West Penn, a Pennsylvania non-profit corporation owns land used for trap and target shooting. Goodenow v. McMahan, 297 A.3d 731 (Pa. Super. Ct. 2023), (reargument denied (June 26, 2023)). Defendant Ronald McMahan (“McMahan”) is the president and groundskeeper for West Penn and would work at the trap range during trapshooting events. Id. McMahan “always had a dog living with him, and the West Penn board members have always known that McMahan kept dogs on the property, although there was never any discussion about how he should handle them when other groups were utilizing the West Penn site.” Id. McMahan lived on the West Penn property and had a fenced area where he would keep his dog secure. Id. McMahan was unaware of “any incidents or reports to West Penn” that his dog “ever exhibited aggressive tendencies.” Id. McMahan’s dog was known to “interact with other West Penn club members’ dogs, adults, and young children.” Id.


The plaintiffs Teresa and Donald Goodenow (“Goodenows”) were attending a trapshooting event at West Penn. They decided to camp on the property and had brought their dog. The Goodenows claimed that McMahan’s dog had attempted to attack their own dog. Id. On July 11, 2015, after the trapshooting event was finished, the Goodenows were socializing outside of their camper with their dog and McMahan was also socializing in a group with his unleashed dog. Id. The Goodenows describe what happened thereafter as McMahan’s dog appearing suddenly at their campsite, grabbing their dog by the head. Id. As one man pulled McMahan’s dog by her collar, T. Goodenow “jumped from her own chair and grabbed [her dog], tripping and falling with the dog in her arms, allegedly resulting in injuries.” Id. Subsequently, D. Goodenow chased McMahan’s dog away. Id. The Goodenows, under the impression that the incident would be relayed to West Penn, did not fill out an accident report. Id.
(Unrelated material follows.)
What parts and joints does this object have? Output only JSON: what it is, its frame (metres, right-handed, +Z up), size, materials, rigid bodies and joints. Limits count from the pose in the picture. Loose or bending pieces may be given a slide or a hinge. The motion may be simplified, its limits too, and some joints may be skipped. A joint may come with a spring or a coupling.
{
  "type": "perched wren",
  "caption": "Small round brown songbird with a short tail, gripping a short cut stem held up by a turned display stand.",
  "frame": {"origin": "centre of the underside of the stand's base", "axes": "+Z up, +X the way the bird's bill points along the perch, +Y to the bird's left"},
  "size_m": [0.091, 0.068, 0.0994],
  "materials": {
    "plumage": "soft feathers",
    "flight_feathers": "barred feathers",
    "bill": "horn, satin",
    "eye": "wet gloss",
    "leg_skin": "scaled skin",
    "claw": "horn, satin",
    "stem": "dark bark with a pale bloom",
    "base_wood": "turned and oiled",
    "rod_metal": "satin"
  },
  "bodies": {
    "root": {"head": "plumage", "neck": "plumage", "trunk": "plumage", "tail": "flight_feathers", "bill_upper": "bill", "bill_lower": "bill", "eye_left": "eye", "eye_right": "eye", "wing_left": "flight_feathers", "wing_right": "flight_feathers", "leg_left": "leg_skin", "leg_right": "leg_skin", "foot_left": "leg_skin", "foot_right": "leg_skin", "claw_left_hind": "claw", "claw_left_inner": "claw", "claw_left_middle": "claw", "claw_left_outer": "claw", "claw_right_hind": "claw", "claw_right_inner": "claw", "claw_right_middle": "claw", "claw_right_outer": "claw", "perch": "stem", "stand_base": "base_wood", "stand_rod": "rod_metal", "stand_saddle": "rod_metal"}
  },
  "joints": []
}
Thereafter, the Goodenows filed claims “asserting negligence for West Penn’s violation of its duty to provide a safe environment and failing to require McMahan to either remove his dog from the property or to keep his dog restrained, as well as a loss of consortium claim….” Id. After discovery, West Penn filed a motion for summary judgment “on the basis that it was an out-of-possession landlord” and that the Goodenows “failed to produce evidence that it had actual notice of [McMahan’s dog’s] alleged vicious propensities.” Id. (internal quotations omitted). In response, the Goodenows argued that because McMahan was the president of West Penn, the knowledge cold be imputed to West Penn and that West Penn had its own independent duties and that the Goodenows were not “merely propounding a vicarious liability/respondate [sic] superior theory against West Penn. Id. The trial court granted West Penn’s motion for summary judgment because the Goodenows had presented no evidence of a dangerous propensity for McMahan’s dog. The Goodenows appealed and argue that there was a genuine issue of material fact whether McMahan’s dog had exhibited dangerous propensities. Id.
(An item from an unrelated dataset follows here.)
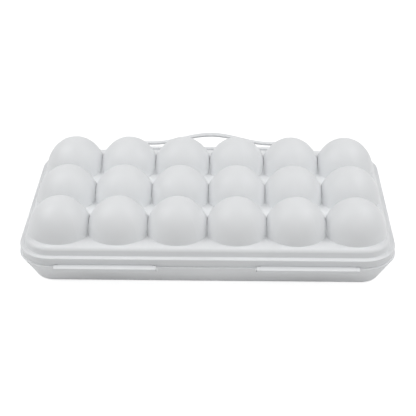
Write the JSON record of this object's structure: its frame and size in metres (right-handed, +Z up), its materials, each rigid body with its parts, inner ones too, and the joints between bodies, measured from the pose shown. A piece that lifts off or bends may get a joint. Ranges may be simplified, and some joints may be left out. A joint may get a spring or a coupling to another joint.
{
  "type": "egg storage box",
  "caption": "Flat plastic egg keeper: hinged lid of hollow round domes over a shallow tray with an inner cup rack, and a wave-shaped loop handle that folds up",
  "frame": {"origin": "centre of the tray's flat underside, on the surface that the box stands on", "axes": "X along the box's long side, to the right as seen from the hinge side; Y from the hinge side to the handle; Z up"},
  "size_m": [0.318, 0.2201, 0.0656],
  "materials": {
    "shell": "satin white moulded plastic",
    "rack": "satin white moulded plastic",
    "pin": "smooth white nylon"
  },
  "bodies": {
    "tray": {"base_tray": "shell", "egg_rack": "rack", "hinge_pin_left": "pin", "hinge_pin_right": "pin"},
    "lid": {"lid_shell": "shell", "handle_pin_left": "pin", "handle_pin_right": "pin"},
    "handle": {"carry_handle": "shell"}
  },
  "joints": [
    {"name": "lid_hinge", "type": "hinge", "parent": "tray", "child": "lid", "pos_m": [0, -0.0941, 0.023], "axis": [1, 0, 0], "range_deg": [0, 145]},
    {"name": "handle_fold", "type": "hinge", "parent": "lid", "child": "handle", "pos_m": [0, 0.0931, 0.0342], "axis": [1, 0, 0], "range_deg": [0, 90]}
  ]
}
Ultimately, the Superior Court of Pennsylvania affirmed the trial court’s decision. In doing so, the Superior Court stated that “[g]enerally, in negligence actions arising from the conduct of animals, the animal’s owner is the person responsible for injuries to others caused by his or her pet. … In order to establish a cause of action in negligence against a landlord for injuries caused by his tenant's4 dog, it must be proven that the landlord had “actual knowledge that his tenant harbors a dog with dangerous propensities.” Id (internal quotations and citation omitted). Likewise,the Superior Court relied upon the Supreme Court of Pennsylvania’s description of a dangerous or vicious propensity; “[a] dangerous propensity includes a propensity or tendency of an animal to do any act that might endanger the safety of the person and property of others in a given situation.” Id. (internal citation omitted).  In order to establish a cause of action in negligence against a landlord for injuries caused by his tenant’s dog, it must be proven that the landlord had actual knowledge that his tenant harbors a dog with dangerous propensities. Id. Internal quotations omitted). Simply stated, “prior to the ten to fifteen second July 8, 2015 interaction, there had never been any complaints to McMahan or West Penn about [McMahan’s dog’s] behavior, vicious or otherwise, and McMahan had not observed any violent behavior by [his dog] with any dog or person.” Id.


What’s the takeaway from this? The lesson for landlords being sued for the acts of a tenant’s dog is that just because a landlord knows that a tenant has a dog does not mean that the landlord has actual knowledge of a dangerous propensity of that dog. Though the Goodenow Court’s decision is non-precedential, it is nonetheless an indicator of how any court might rule given a similar set of circumstances.